• **Description of the task**:
Extract the complete listing and repeat it word for word.

• **Given data**:
* * *
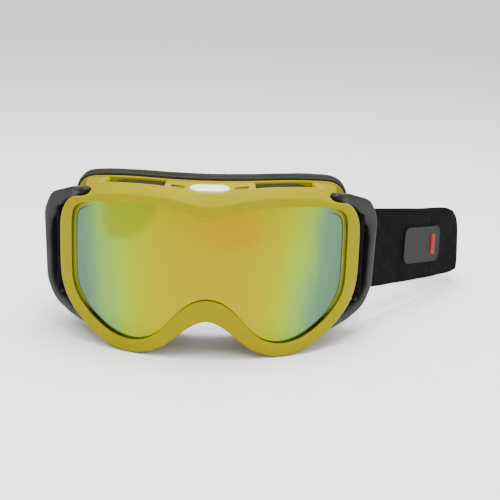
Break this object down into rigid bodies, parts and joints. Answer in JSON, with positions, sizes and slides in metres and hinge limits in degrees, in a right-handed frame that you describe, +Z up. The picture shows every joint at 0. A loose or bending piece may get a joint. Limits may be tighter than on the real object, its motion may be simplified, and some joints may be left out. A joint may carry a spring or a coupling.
{
  "type": "motorcycle goggles",
  "caption": "Off-road goggles with a wrap-round frame, mirrored dual lens, layered face foam, swinging strap outriggers and a wide elastic strap.",
  "frame": {"origin": "middle of the object's bounding box on the surface that it stands on", "axes": "+X to the right seen from the front, +Y from the lens back to the head, +Z up"},
  "size_m": [0.2654, 0.1764, 0.0957],
  "materials": {
    "frame_yellow": "satin moulded elastomer",
    "lens_mirror": "yellow-green multilayer mirror",
    "lens_clear": "clear",
    "foam_dark": "open-cell foam",
    "fleece": "brushed fleece",
    "badge_pale": "gloss",
    "outrigger_grey": "satin",
    "pin_steel": "plain",
    "adjuster_black": "satin",
    "grip_silicone": "gloss",
    "patch_grey": "printed patch",
    "tab_red": "satin",
    "thread": "waxed thread",
    "strap_webbing": "woven elastic"
  },
  "bodies": {
    "root": {"face_fleece": "fleece", "face_foam_base": "foam_dark", "face_foam_soft": "foam_dark", "frame_body_left": "frame_yellow", "frame_body_right": "frame_yellow", "frame_rim_left": "frame_yellow", "frame_rim_right": "frame_yellow", "grip_strips_left": "grip_silicone", "grip_strips_right": "grip_silicone", "hinge_pin_lower_left": "pin_steel", "hinge_pin_lower_right": "pin_steel", "hinge_pin_upper_left": "pin_steel", "hinge_pin_upper_right": "pin_steel", "inner_lens": "lens_clear", "lens_spacer": "foam_dark", "outer_lens": "lens_mirror", "patch_tab": "tab_red", "rear_flange": "frame_yellow", "strap_patch": "patch_grey", "strap_rear": "strap_webbing", "strap_side_left": "strap_webbing", "strap_side_right": "strap_webbing", "strap_tail_left": "strap_webbing", "strap_tail_right": "strap_webbing", "top_badge": "badge_pale", "vent_foam_bottom_left": "foam_dark", "vent_foam_bottom_right": "foam_dark", "vent_foam_side_left": "foam_dark", "vent_foam_side_right": "foam_dark", "vent_foam_top_left": "foam_dark", "vent_foam_top_right": "foam_dark"},
    "outrigger_left": {"outrigger_left": "outrigger_grey", "strap_loop_left": "strap_webbing", "stitching_left": "thread"},
    "outrigger_right": {"outrigger_right": "outrigger_grey", "strap_loop_right": "strap_webbing", "stitching_right": "thread"},
    "adjuster_left": {"adjuster_left": "adjuster_black"},
    "adjuster_right": {"adjuster_right": "adjuster_black"}
  },
  "joints": [
    {"name": "outrigger_left_swing", "type": "hinge", "parent": "root", "child": "outrigger_left", "pos_m": [-0.10622, -0.05315, 0.05], "axis": [0, 0, 1], "range_deg": [-4, 12], "deforming": ["strap_side_left"]},
    {"name": "outrigger_right_swing", "type": "hinge", "parent": "root", "child": "outrigger_right", "pos_m": [0.03378, -0.05315, 0.05], "axis": [0, 0, -1], "range_deg": [-4, 12], "deforming": ["strap_side_right"]},
    {"name": "adjuster_left_slide", "type": "slide", "parent": "root", "child": "adjuster_left", "axis": [-0.9908, -0.1352, 0], "range_m": [-0.014, 0.014]},
    {"name": "adjuster_right_slide", "type": "slide", "parent": "root", "child": "adjuster_right", "axis": [-0.9908, -0.1352, 0], "range_m": [-0.014, 0.014]}
  ]
}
* * *
• **Solution to this exercise**:
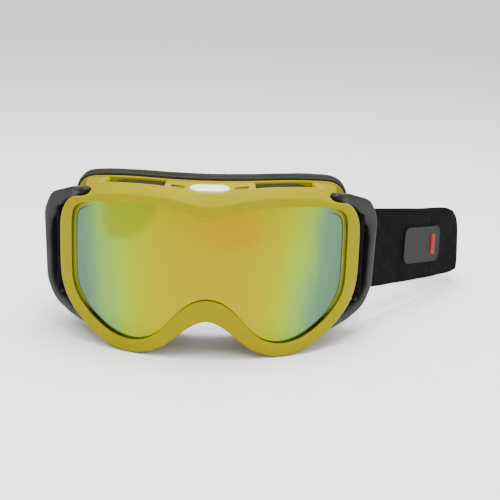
Break this object down into rigid bodies, parts and joints. Answer in JSON, with positions, sizes and slides in metres and hinge limits in degrees, in a right-handed frame that you describe, +Z up. The picture shows every joint at 0. A loose or bending piece may get a joint. Limits may be tighter than on the real object, its motion may be simplified, and some joints may be left out. A joint may carry a spring or a coupling.
{
  "type": "motorcycle goggles",
  "caption": "Off-road goggles with a wrap-round frame, mirrored dual lens, layered face foam, swinging strap outriggers and a wide elastic strap.",
  "frame": {"origin": "middle of the object's bounding box on the surface that it stands on", "axes": "+X to the right seen from the front, +Y from the lens back to the head, +Z up"},
  "size_m": [0.2654, 0.1764, 0.0957],
  "materials": {
    "frame_yellow": "satin moulded elastomer",
    "lens_mirror": "yellow-green multilayer mirror",
    "lens_clear": "clear",
    "foam_dark": "open-cell foam",
    "fleece": "brushed fleece",
    "badge_pale": "gloss",
    "outrigger_grey": "satin",
    "pin_steel": "plain",
    "adjuster_black": "satin",
    "grip_silicone": "gloss",
    "patch_grey": "printed patch",
    "tab_red": "satin",
    "thread": "waxed thread",
    "strap_webbing": "woven elastic"
  },
  "bodies": {
    "root": {"face_fleece": "fleece", "face_foam_base": "foam_dark", "face_foam_soft": "foam_dark", "frame_body_left": "frame_yellow", "frame_body_right": "frame_yellow", "frame_rim_left": "frame_yellow", "frame_rim_right": "frame_yellow", "grip_strips_left": "grip_silicone", "grip_strips_right": "grip_silicone", "hinge_pin_lower_left": "pin_steel", "hinge_pin_lower_right": "pin_steel", "hinge_pin_upper_left": "pin_steel", "hinge_pin_upper_right": "pin_steel", "inner_lens": "lens_clear", "lens_spacer": "foam_dark", "outer_lens": "lens_mirror", "patch_tab": "tab_red", "rear_flange": "frame_yellow", "strap_patch": "patch_grey", "strap_rear": "strap_webbing", "strap_side_left": "strap_webbing", "strap_side_right": "strap_webbing", "strap_tail_left": "strap_webbing", "strap_tail_right": "strap_webbing", "top_badge": "badge_pale", "vent_foam_bottom_left": "foam_dark", "vent_foam_bottom_right": "foam_dark", "vent_foam_side_left": "foam_dark", "vent_foam_side_right": "foam_dark", "vent_foam_top_left": "foam_dark", "vent_foam_top_right": "foam_dark"},
    "outrigger_left": {"outrigger_left": "outrigger_grey", "strap_loop_left": "strap_webbing", "stitching_left": "thread"},
    "outrigger_right": {"outrigger_right": "outrigger_grey", "strap_loop_right": "strap_webbing", "stitching_right": "thread"},
    "adjuster_left": {"adjuster_left": "adjuster_black"},
    "adjuster_right": {"adjuster_right": "adjuster_black"}
  },
  "joints": [
    {"name": "outrigger_left_swing", "type": "hinge", "parent": "root", "child": "outrigger_left", "pos_m": [-0.10622, -0.05315, 0.05], "axis": [0, 0, 1], "range_deg": [-4, 12], "deforming": ["strap_side_left"]},
    {"name": "outrigger_right_swing", "type": "hinge", "parent": "root", "child": "outrigger_right", "pos_m": [0.03378, -0.05315, 0.05], "axis": [0, 0, -1], "range_deg": [-4, 12], "deforming": ["strap_side_right"]},
    {"name": "adjuster_left_slide", "type": "slide", "parent": "root", "child": "adjuster_left", "axis": [-0.9908, -0.1352, 0], "range_m": [-0.014, 0.014]},
    {"name": "adjuster_right_slide", "type": "slide", "parent": "root", "child": "adjuster_right", "axis": [-0.9908, -0.1352, 0], "range_m": [-0.014, 0.014]}
  ]
}